Basketball is a game of runs. That doesn’t mean you sit back and change nothing, just waiting for the next run to happen.
The Boston Celtics seemingly were in control in the middle of the second quarter on Wednesday, leading 41-32. Then the San Antonio Spurs went on a melee, outscoring Boston 29-6 to close the quarter. They made their last ten shots - which has some luck involved. What was more notable was how they were out-muscling the Celtics, putting their shoulder into their chests and going at them one-on-one.
The lack of physicality from the Celtics carried over after the break. Less than five minutes into the third, the lead ballooned to fifteen after a LaMarcus Aldridge offensive rebound and putback. The Celtics were giving up far too many layups or dunks, so Brad Stevens had to do something.
His grand plan: switch to a zone defense. While Brian Scalabrine called it out as a 2-1-2 zone on the broadcast, it’s the NBA’s modern solution to a 2-3 zone while dealing with the defensive three seconds violation. Whatever its formal name, the zone was effective.
Instantly, as the Celtics were less concerned with letting their man drive past them and more about funneling the drive to their teammate, the Spurs became less aggressive. The Spurs had only one shot at the rim for the final seven minutes of the quarter - a missed putback attempt by Keldon Johnson.

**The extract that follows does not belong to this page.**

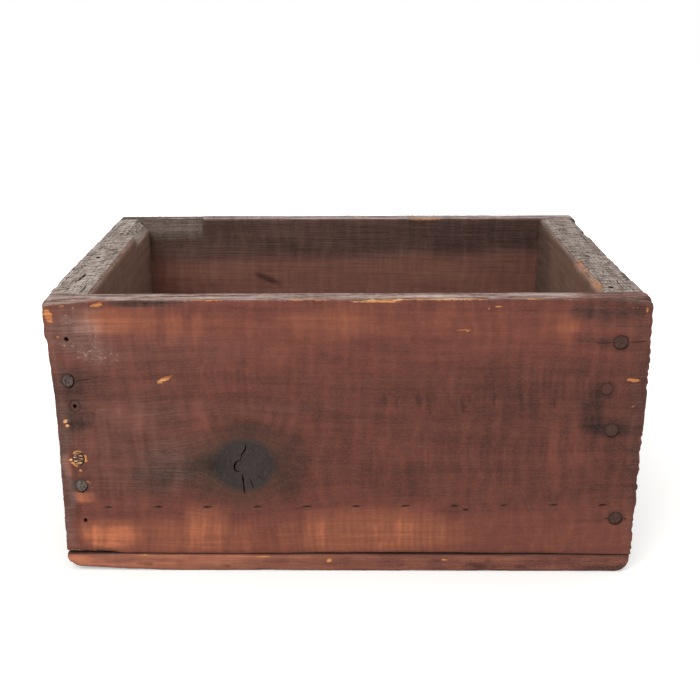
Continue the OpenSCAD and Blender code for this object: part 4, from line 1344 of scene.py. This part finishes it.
def nail_tree():
    """Puts a nail at each point of a mesh, driven the way that the point's attribute says."""
    tree, given = new_shape_tree("driven_nails", [
        *((name, "Float") for name in ("Head Radius", "Head Thickness", "Shank Radius", "Length",
                                       "Point Length", "Dome", "Dents")),
        ("Steel", "Material")])
    head = raised(tree, domed_head(tree, given), given["Head Thickness"], 0.5)
    length = add(tree, "ShaderNodeMath", {0: given["Length"], 1: given["Point Length"]},
                 operation="SUBTRACT")
    shank = add(tree, "GeometryNodeMeshCylinder",
                {"Vertices": 12, "Side Segments": 1, "Radius": given["Shank Radius"], "Depth": length})
    shank = raised(tree, shank, length, 0.5)
    point = add(tree, "GeometryNodeMeshCone",
                {"Vertices": 12, "Radius Top": 0.2 * MM, "Radius Bottom": given["Shank Radius"],
                 "Depth": given["Point Length"]})
    point = raised(tree, point, length)
    whole = tree.nodes.new("GeometryNodeJoinGeometry")
    for part in (head, shank, point):
        tree.links.new(part, whole.inputs[0])
    drive = add(tree, "GeometryNodeInputNamedAttribute", {"Name": "drive"}, data_type="FLOAT_VECTOR")
    turn = add(tree, "FunctionNodeAlignRotationToVector", {"Vector": drive}, axis="Z")
    placed = add(tree, "GeometryNodeInstanceOnPoints",
                 {"Points": given["Geometry"], "Instance": whole.outputs[0], "Rotation": turn})
    real = add(tree, "GeometryNodeRealizeInstances", {"Geometry": placed})
    hand_out(tree, real, 2.4, given["Dents"], given["Steel"])
    return tree


def grow(name, places, ways, levels, tree, inputs):
    """Runs a node tree on points that carry a way and a level, and keeps the mesh that it makes."""
    data = bpy.data.meshes.new(name)
    data.from_pydata([tuple(place) for place in places], [], [])
    kept = data.attributes.new(ways[0], "FLOAT_VECTOR", "POINT")
    kept.data.foreach_set("vector", [part for way in ways[1] for part in way])
    kept = data.attributes.new(levels[0], "FLOAT", "POINT")
    kept.data.foreach_set("value", levels[1])
    points = bpy.data.objects.new(name + "_points", data)
    bpy.context.scene.collection.objects.link(points)
    maker = points.modifiers.new("nodes", "NODES")
    maker.node_group = tree
    sockets = {item.name: item.identifier for item in tree.interface.items_tree if item.in_out == "INPUT"}
    for key, value in inputs.items():
        maker[sockets[key]] = value
    made = bpy.data.meshes.new_from_object(points.evaluated_get(bpy.context.evaluated_depsgraph_get()))
    points.modifiers.clear()
    bpy.data.objects.remove(points)
    made.name = name
    made.shade_smooth()
    made.set_sharp_from_angle(angle=math.radians(40))
    piece = bpy.data.objects.new(name, made)
    bpy.context.scene.collection.objects.link(piece)
    return piece


def make_nails(name, prefixes, sizes, tree, steel, struck):
    """One mesh with all the nails of a kind, each where its node has it."""
    heads, drives, nodes, shines = [], [], [], []
    for node in sorted(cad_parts):
        if not node.startswith(prefixes):
            continue
        low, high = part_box(node)
        middle = (low + high) / 2
        axis = max(range(3), key=lambda k: high[k] - low[k])
        drive = Vector((0, 0, 0))
        drive[axis] = -1 if node.startswith("back") else 1
        head = middle.copy()
        head[axis] = (high if drive[axis] < 0 else low)[axis]
        heads.append(head)
        drives.append(drive)
        nodes.append(node)
        shines.append(struck.get(node, 0))
    piece = grow(name, heads, ("drive", drives), ("struck", shines), tree, {**sizes, "Steel": steel})
    return piece, nodes


def nail_sizes(node, head_thickness, shank_radius, point_length):
    """Sizes of a nail in metres. Its head and its length come from its node, the others are given in mm."""
    low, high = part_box(node)
    spans = sorted(high - low)
    return {"Head Radius": spans[0] / 2 - 0.05 * MM, "Head Thickness": head_thickness * MM,
            "Shank Radius": shank_radius * MM, "Length": spans[2], "Point Length": point_length * MM,
            "Dome": 0.3 * MM, "Dents": 0.35 * MM}


# Putting the box together

# Planed pine under shellac: smooth and red brown with a soft gloss, its grain faint under the finish
face_finish = pine("shellacked_pine_planed", FACE_BROWNS, GREYS, polish=0.46)
# Sawn and weathered pine: grey and dull, with raised fibres and the slanting scores of the saw
left_finish = pine("weathered_pine_sawn_left", END_BROWNS, GREYS, polish=0.62, chatter=0.01,
                   saw_way=(0.55, 0.83))
right_finish = pine("weathered_pine_sawn_right", END_BROWNS, GREYS, polish=0.62, chatter=0.01,
                    saw_way=(-0.2, 0.98))
# Rough-sawn pine: dull, red brown where it was finished, and grey and coarse underneath
plank_finish = pine("rough_pine_sawn", FACE_BROWNS, GREYS, polish=0.6, chatter=0.01)

wooden = [
    (make_front_board(face_finish), "front_board", "face_board"),
    (make_back_board(face_finish), "back_board", "face_board"),
    (make_end_board("left", left_finish), "left_end_board", "end_board"),
    (make_end_board("right", right_finish), "right_end_board", "end_board"),
    (make_plank("wide_plank_worn", "bottom_wide_plank", plank_finish, 41), "bottom_wide_plank",
     "bottom_plank"),
    (make_plank("narrow_plank_worn", "bottom_narrow_plank", plank_finish, 43), "bottom_narrow_plank",
     "bottom_plank"),
]
for piece, node, slot in wooden:
    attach(piece, "root")
    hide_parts(node)

# One nail of the front tore the wood over its head: bright slivers still lie across it
low, high = box_mm("front_left_nail_2")
head_x, head_y, head_z = (low[0] + high[0]) / 2, low[1] + SLIVER_SUNK, (low[2] + high[2]) / 2
for from_x, to_x, from_z, to_z in TORN_OVER:
    SLIVERS["face_board"].append(((head_x + from_x, head_y, head_z + from_z),
                                  (head_x + to_x, head_y, head_z + to_z), 1))

fibres = torn_pine()
torn = sliver_tree()
for slot, found in SLIVERS.items():
    places = np.array([start for start, _, _ in found]) * MM
    ways = np.array([end for _, end, _ in found]) * MM - places
    fresh = [level for _, _, level in found]
    inputs = {"Least Width": 0.3 * MM, "Most Width": 0.6 * MM, "Bend": 0.3 * MM, "Seed": 7, "Wood": fibres}
    piece = grow(slot + "_slivers", places, ("way", ways), ("fresh", fresh), torn, inputs)
    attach(piece, "root")

steel = rusted_wire_nail()
driven = nail_tree()
for name, prefixes, sizes, struck in (
        ("side_nails", FRONT_NAILS + BACK_NAILS, nail_sizes("front_left_nail_1", 1.1, 1.45, 4), STRUCK),
        ("bottom_nails", BOTTOM_NAILS, nail_sizes("bottom_left_nail_1", 1.0, 1.25, 4), {})):
    piece, nodes = make_nails(name, prefixes, sizes, driven, steel, struck)
    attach(piece, "root")
    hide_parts(*nodes)


# Floor, light and camera

# How bright the world is to the rays that light the box, and the floor's glow under the box
WORLD_LEVEL, FLOOR_GLOW = 0.55, 0.35


def seen_rays(tree):
    """1 for rays from the camera, of gloss and of transmission, and 0 for the rays that only light."""
    rays = tree.nodes.new("ShaderNodeLightPath").outputs
    seen = add(tree, "ShaderNodeMath", {0: rays["Is Camera Ray"], 1: rays["Is Glossy Ray"]},
               operation="MAXIMUM")
    return add(tree, "ShaderNodeMath", {0: seen, 1: rays["Is Transmission Ray"]}, operation="MAXIMUM")


def white_surroundings():
    """A white world that lights the box plainly, and that the camera and gloss see as white."""
    world = bpy.data.worlds.new("studio")
    bpy.context.scene.world = world
    world.use_nodes = True
    tree = world.node_tree
    tree.nodes.clear()
    level = add(tree, "ShaderNodeMapRange", {0: seen_rays(tree), 1: 0, 2: 1, 3: WORLD_LEVEL, 4: 1})
    light = add(tree, "ShaderNodeBackground", {"Color": (1, 1, 1, 1), "Strength": level})
    add(tree, "ShaderNodeOutputWorld", {"Surface": light})


def make_floor():
    """A pale floor that the camera and gloss see as white, but for the box's faint shadow."""
    material, tree = new_material("studio_paper")
    place = add(tree, "ShaderNodeTexCoord", {}, out="Object")
    away = add(tree, "ShaderNodeVectorMath", {0: place}, out="Value", operation="LENGTH")
    glow = add(tree, "ShaderNodeMapRange", {0: away, 1: 0.25, 2: 0.7, 3: FLOOR_GLOW, 4: 1})
    glow = add(tree, "ShaderNodeMath", {0: seen_rays(tree), 1: glow}, operation="MULTIPLY")
    shader = add(tree, "ShaderNodeBsdfPrincipled",
                 {"Base Color": linear("#f2f2ef"), "Roughness": 0.9, "Specular IOR Level": 0.1,
                  "Emission Color": (1, 1, 1, 1), "Emission Strength": glow})
    add(tree, "ShaderNodeOutputMaterial", {"Surface": shader})
    data = bpy.data.meshes.new("floor")
    reach = 4
    data.from_pydata([(-reach, -reach, 0), (reach, -reach, 0), (reach, reach, 0), (-reach, reach, 0)],
                     [], [(0, 1, 2, 3)])
    data.materials.append(material)
    floor = bpy.data.objects.new("floor", data)
    bpy.context.scene.collection.objects.link(floor)


def area_light(name, place, aim, size, power):
    """A soft square lamp that looks at a point. Its size is in metres and its power in watts."""
    lamp = bpy.data.lights.new(name, "AREA")
    lamp.size = size
    lamp.energy = power
    lit = bpy.data.objects.new(name, lamp)
    lit.location = place
    lit.rotation_euler = (Vector(aim) - Vector(place)).to_track_quat("-Z", "Y").to_euler()
    bpy.context.scene.collection.objects.link(lit)


white_surroundings()
make_floor()
area_light("window", (-0.7, -1.1, 1.3), (0, 0, 0.08), 1.1, 14)
area_light("ceiling", (0.3, 0.2, 1.7), (0, 0, 0.1), 1.4, 9)

# The camera stands 0.67 m in front of the box's middle and looks 18.6 degrees down
view = bpy.data.cameras.new("camera")
view.sensor_width = 36
view.lens = 56.26
camera = bpy.data.objects.new("camera", view)
camera.location = (-0.0075, -0.6704, 0.3232)
camera.rotation_euler = (math.radians(71.416), math.radians(-0.539), math.radians(-0.62))
bpy.context.scene.collection.objects.link(camera)
bpy.context.scene.camera = camera
bpy.context.scene.view_settings.view_transform = "Standard"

The result of this change: the Celtics retaking the lead by the end of the third quarter.
The zone’s purpose is to influence the ball to be driven to one of two areas: directly to Tristan Thompson stationed at the free throw line, or towards the baseline to switch responsibilities from the top of the zone to the bottom.
When the C’s made their switch, you could see the Spurs sputtering to figure out how to attack. Their first possession featured a rim attack that went right at Thompson, the Celtics drop around him and the Spurs were forced to a kickout jumper:
On a night where Thompson was the most reliable defender to meet drivers with his chest and challenge a shot, the Celtics switched to a scheme that funneled handlers directly to him.

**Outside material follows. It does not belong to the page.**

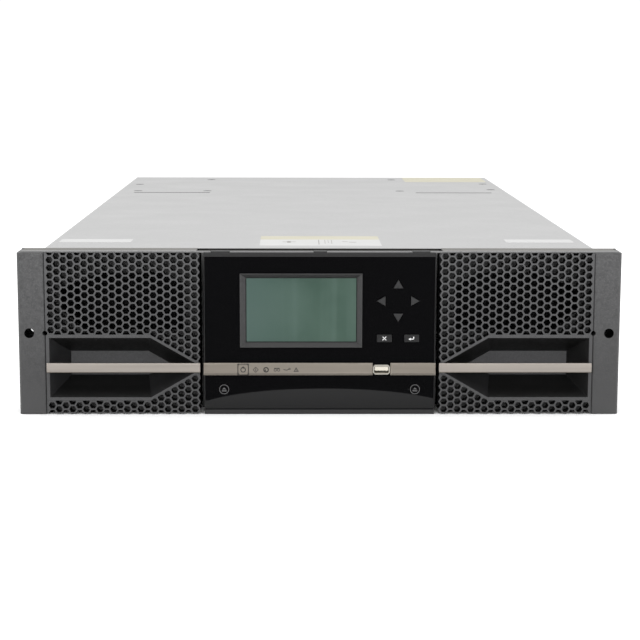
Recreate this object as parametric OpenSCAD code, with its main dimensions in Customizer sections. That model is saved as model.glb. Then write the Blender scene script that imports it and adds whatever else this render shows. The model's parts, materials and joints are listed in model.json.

For any zone defense to work effectively, it takes communication to match to cutters and prepare for overload. The rules of a zone at this level are far less concrete than lower levels of basketball. That’s particularly applicable to the bottom three on the baseline.

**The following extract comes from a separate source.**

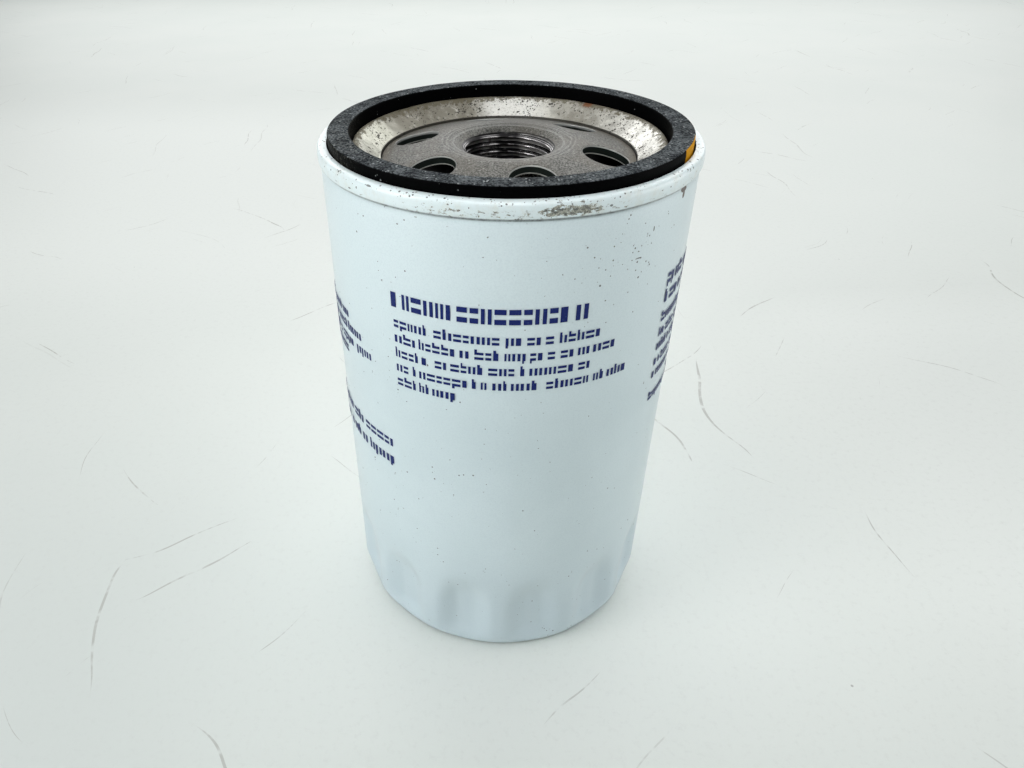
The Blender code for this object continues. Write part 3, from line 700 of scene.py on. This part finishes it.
def floor_material():
    """Off-white studio board with painted pools of light and shade, scratches, scuffs and crumbs of dirt.
    """
    g = Graph("floor_board")
    cloud = g.noise(0.01, 3.0, 0.5)
    colour = g.mix(g.step(cloud, 0.3, 0.7), rgb(0.73, 0.775, 0.745), rgb(0.75, 0.79, 0.76))
    # Painted light: paler pools far back and beside the can
    far = g.times(g.band(g.y, 140.0, 460.0, 70.0), g.step(g.x, 400.0, -100.0))
    beside = g.times(g.step(g.x, 55.0, 155.0), g.band(g.y, -35.0, 160.0, 35.0))
    light = g.most(far, beside)
    colour = g.mix(g.times(light, 0.85), colour, rgb(0.85, 0.89, 0.86))
    # Painted shade: darker to the left, towards the front
    shade = g.times(g.step(g.x, -20.0, -110.0), g.step(g.y, 110.0, -75.0))
    colour = g.mix(g.times(shade, 0.85), colour, rgb(0.62, 0.665, 0.645))
    speckle = g.step(g.noise(0.5, 4.0, 0.8), 0.50, 0.72)
    colour = g.mix(g.times(speckle, 0.18), colour, rgb(0.55, 0.57, 0.55))
    drift = g.node("ShaderNodeTexNoise", noise_dimensions="2D")
    g.link(g.place, drift.inputs["Vector"])
    drift.inputs["Scale"].default_value = 0.012
    bent = g.vector("ADD", g.place, g.vector("SCALE", drift.outputs["Color"], scale=35.0))
    worn = 0.0
    for heading, long, wide in ((35.0, 0.020, 1.1), (-50.0, 0.028, 1.5), (80.0, 0.014, 0.9)):
        turned = g.node("ShaderNodeVectorRotate", rotation_type="Z_AXIS")
        g.link(bent, turned.inputs["Vector"])
        turned.inputs["Angle"].default_value = math.radians(heading)
        stretched = g.rescaled(long, wide, 0.0, turned.outputs["Vector"])
        worn = g.most(worn, g.specks(1.0, 0.50, 0.020, stretched))
    worn = g.times(worn, g.step(g.noise(0.12, 3.0, 0.7), 0.36, 0.56))
    colour = g.mix(g.times(worn, 0.55), colour, rgb(0.30, 0.30, 0.27))
    crumbs = g.specks(0.05, 0.020, 0.7)
    colour = g.mix(g.times(crumbs, 0.6), colour, rgb(0.25, 0.25, 0.24))
    return g.finish(colour, 0.55, 0.0, g.bump(g.noise(0.3, 3.0), 0.1, 0.1))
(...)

Sometimes they have to pass off cutters and communicate. Sometimes they have to move with the cutter and abandon their area. The cardinal sin is in guarding nobody.
Watch this possession, where Thompson does the same thing as the one earlier: steps up to accept the driver attacking middle off a ball screen. Jaylen Brown ends up being the savior, sliding with a cutting Rudy Gay because he realizes nobody else can mark Gay:
These fluid rules mean that the zone acts like an amoeba based on what the offense does: it changes shape. Thompson’s responsibilities are first and foremost to not leave the rim if there’s an offensive player there; the high post and free throw line is secondary.
When Thompson is guarding in the lane, the zone looks more like a 4-around-1 matchup zone, as the Spurs lacked the movement through the lane to create overloads. That made it pretty easy for the Celtics to stay with their assignments, limit their movement and force tough mid-range jumpers.
Stevens knows going to a zone is a bit of a cop-out for his team though. He was not pleased with his team’s man-to-man effort and bailed them out with a strategic switch. But he knows that long-term, the Celtics need to solve their man-to-man defense to be a true contender. As he noted in his postgame presser, “I’d like to be able to play multiple defenses well but to do that, we need to play at least one defense well.”
The zone was a nice stopgap, but it’s not the solution to their problems, and ultimately was not enough to win the game on Wednesday night.